>> BEGIN Supplied data
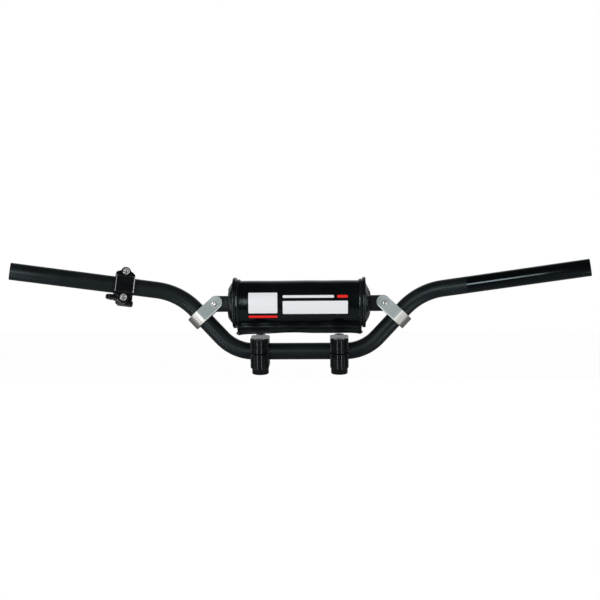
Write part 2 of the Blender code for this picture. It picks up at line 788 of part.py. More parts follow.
def build_perch_body(matrix, material):
    builder = bmesh.new()
    extruded(builder, perch_outline(), 0.6, PERCH_DEPTH, "xzy", 0.0, 1.0)
    body = make_object("perch_body", builder, material, matrix)

    # Block under the tube, chamfered at its outer lower corner.
    low = -PERCH_SCREW_Z - 6.5
    block = [
        (-4.4, low),
        (PERCH_HALF_X + 0.2, low),
        (PERCH_HALF_X + 0.2, TONGUE_TOP - TONGUE_STEP),
        (-PERCH_HALF_X + 1.2, TONGUE_TOP - TONGUE_STEP),
        (-PERCH_HALF_X + 1.2, low + 5.4),
    ]
    builder = bmesh.new()
    extruded(builder, block, 1.4, PERCH_BLOCK_DEPTH, "xzy", 0.8, 0.8)
    apply_cut(body, cutter("perch_block", builder, matrix), "UNION")

    # Tongue that the lever would turn on.
    reach = -PERCH_HALF_X + 5.0
    tongue = [(reach, PIVOT_Y - TONGUE_R), (reach, PIVOT_Y + TONGUE_R - 2.6)]
    for i in range(11):
        angle = math.radians(90 + 18 * i)
        tongue.append((PIVOT_X + TONGUE_R * math.cos(angle), PIVOT_Y + TONGUE_R * math.sin(angle)))
    builder = bmesh.new()
    extruded(builder, tongue, TONGUE_TOP - TONGUE_H, TONGUE_TOP, "xyz", 0.6, 0.6)
    apply_cut(body, cutter("perch_tongue", builder, matrix), "UNION")

    # Cable lug on the inboard side.
    builder = bmesh.new()
    extruded(builder, box_points(2.6, 12.2, low - 0.9, low + 5.0), 4.0, PERCH_HALF_X + 1.8, "yzx", 0.0, 0.7)
    apply_cut(body, cutter("perch_cable_lug", builder, matrix), "UNION")

    builder = bmesh.new()
    turned(
        builder,
        [(PIVOT_R, TONGUE_TOP - TONGUE_H - 3), (PIVOT_R, TONGUE_TOP + 3)],
        SCREW_FACET_COUNT,
        Matrix.Translation((PIVOT_X, PIVOT_Y, 0)),
    )
    along = Matrix.Translation((0, CABLE_HOLE_Y, low + 4.4)) @ Matrix.Rotation(math.pi / 2, 4, "Y")
    turned(builder, [(CABLE_HOLE_R, -9.0), (CABLE_HOLE_R, PERCH_HALF_X + 5)], SCREW_FACET_COUNT, along)
    apply_cut(body, cutter("perch_pivot_and_cable", builder, matrix))
    apply_cut(body, perch_holes("perch_body_holes", matrix))
    return body


def build_perch_screws(matrix, steel):
    seat = PERCH_EAR_DEPTH + GAP
    toward_rider = Matrix.Rotation(math.pi / 2, 4, "X")
    for place, z in (("upper", PERCH_SCREW_Z), ("lower", -PERCH_SCREW_Z)):
        at = matrix @ Matrix.Translation((0, -seat, z)) @ toward_rider
        name = "perch_screw_" + place
        socket_screw(name, steel, at, PERCH_SCREW_R, seat + PERCH_DEPTH - 2.0, PERCH_HEAD_R, PERCH_HEAD_H, 5.0)


def main():
    clear_scene()
    matte_black = make_material("black_anodised_aluminium", (0.018, 0.019, 0.021), 0.0, 0.5)
    gloss_black = make_material("gloss_black_aluminium", (0.012, 0.012, 0.013), 0.0, 0.22)
    plate_steel = make_material("zinc_plated_steel", (0.55, 0.57, 0.57), 1.0, 0.36)
    bright_steel = make_material("bright_screw_steel", (0.66, 0.66, 0.64), 1.0, 0.25)
    black_steel = make_material("black_oxide_steel", (0.03, 0.03, 0.032), 0.7, 0.35)
    vinyl = make_material("black_vinyl", (0.02, 0.021, 0.023), 0.0, 0.28)
    foam = make_material("dark_foam", (0.06, 0.06, 0.062), 0.0, 0.9)

    build_handlebar(matte_black)
    build_crossbar(matte_black)
    for side, sign in (("left", -1), ("right", 1)):
        build_strap(side + "_crossbar_strap", sign, plate_steel)
        build_strap_fasteners(side, sign, bright_steel)
        build_clamp(side, sign, gloss_black, black_steel)
    build_foam(foam)
    build_cover(vinyl)
    matrix = perch_frame()
    build_perch_cap(matrix, gloss_black)
    build_perch_body(matrix, gloss_black)
    build_perch_screws(matrix, bright_steel)


main()
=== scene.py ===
"""Looks of the motocross handlebar: tube, padded crossbar, straps, riser clamps and bare lever perch.

The bar, crossbar, straps, pad and perch are shaped in the plane that the bar rises in, and then leaned back.
Lengths are in millimetres until a piece is made, and the angles of the bar and the camera are in degrees.
"""

import json
import math
from collections import namedtuple
from functools import reduce

import bpy
from mathutils import Matrix, Vector, noise

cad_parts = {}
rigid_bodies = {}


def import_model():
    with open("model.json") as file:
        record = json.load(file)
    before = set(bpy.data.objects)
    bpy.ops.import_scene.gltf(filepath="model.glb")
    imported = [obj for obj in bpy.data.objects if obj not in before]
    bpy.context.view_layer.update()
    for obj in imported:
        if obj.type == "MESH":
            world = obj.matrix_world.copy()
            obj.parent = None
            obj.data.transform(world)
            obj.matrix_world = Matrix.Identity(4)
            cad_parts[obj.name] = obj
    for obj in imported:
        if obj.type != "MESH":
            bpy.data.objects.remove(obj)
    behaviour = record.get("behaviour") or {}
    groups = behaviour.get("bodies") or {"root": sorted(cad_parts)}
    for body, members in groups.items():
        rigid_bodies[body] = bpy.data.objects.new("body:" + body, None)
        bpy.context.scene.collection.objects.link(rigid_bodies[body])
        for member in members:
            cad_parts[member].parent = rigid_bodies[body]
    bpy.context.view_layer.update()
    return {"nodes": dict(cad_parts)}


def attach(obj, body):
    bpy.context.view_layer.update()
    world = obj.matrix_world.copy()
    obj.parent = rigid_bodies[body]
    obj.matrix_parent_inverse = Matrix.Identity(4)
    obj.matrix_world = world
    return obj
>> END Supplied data
What the task asks: Output exactly the lines of the material above from the one containing "build_handlebar(matte_black)" up to and including the one containing "imported = [obj".

Worked solution:
    build_handlebar(matte_black)
    build_crossbar(matte_black)
    for side, sign in (("left", -1), ("right", 1)):
        build_strap(side + "_crossbar_strap", sign, plate_steel)
        build_strap_fasteners(side, sign, bright_steel)
        build_clamp(side, sign, gloss_black, black_steel)
    build_foam(foam)
    build_cover(vinyl)
    matrix = perch_frame()
    build_perch_cap(matrix, gloss_black)
    build_perch_body(matrix, gloss_black)
    build_perch_screws(matrix, bright_steel)


main()
=== scene.py ===
"""Looks of the motocross handlebar: tube, padded crossbar, straps, riser clamps and bare lever perch.

The bar, crossbar, straps, pad and perch are shaped in the plane that the bar rises in, and then leaned back.
Lengths are in millimetres until a piece is made, and the angles of the bar and the camera are in degrees.
"""

import json
import math
from collections import namedtuple
from functools import reduce

import bpy
from mathutils import Matrix, Vector, noise

cad_parts = {}
rigid_bodies = {}


def import_model():
    with open("model.json") as file:
        record = json.load(file)
    before = set(bpy.data.objects)
    bpy.ops.import_scene.gltf(filepath="model.glb")
    imported = [obj for obj in bpy.data.objects if obj not in before]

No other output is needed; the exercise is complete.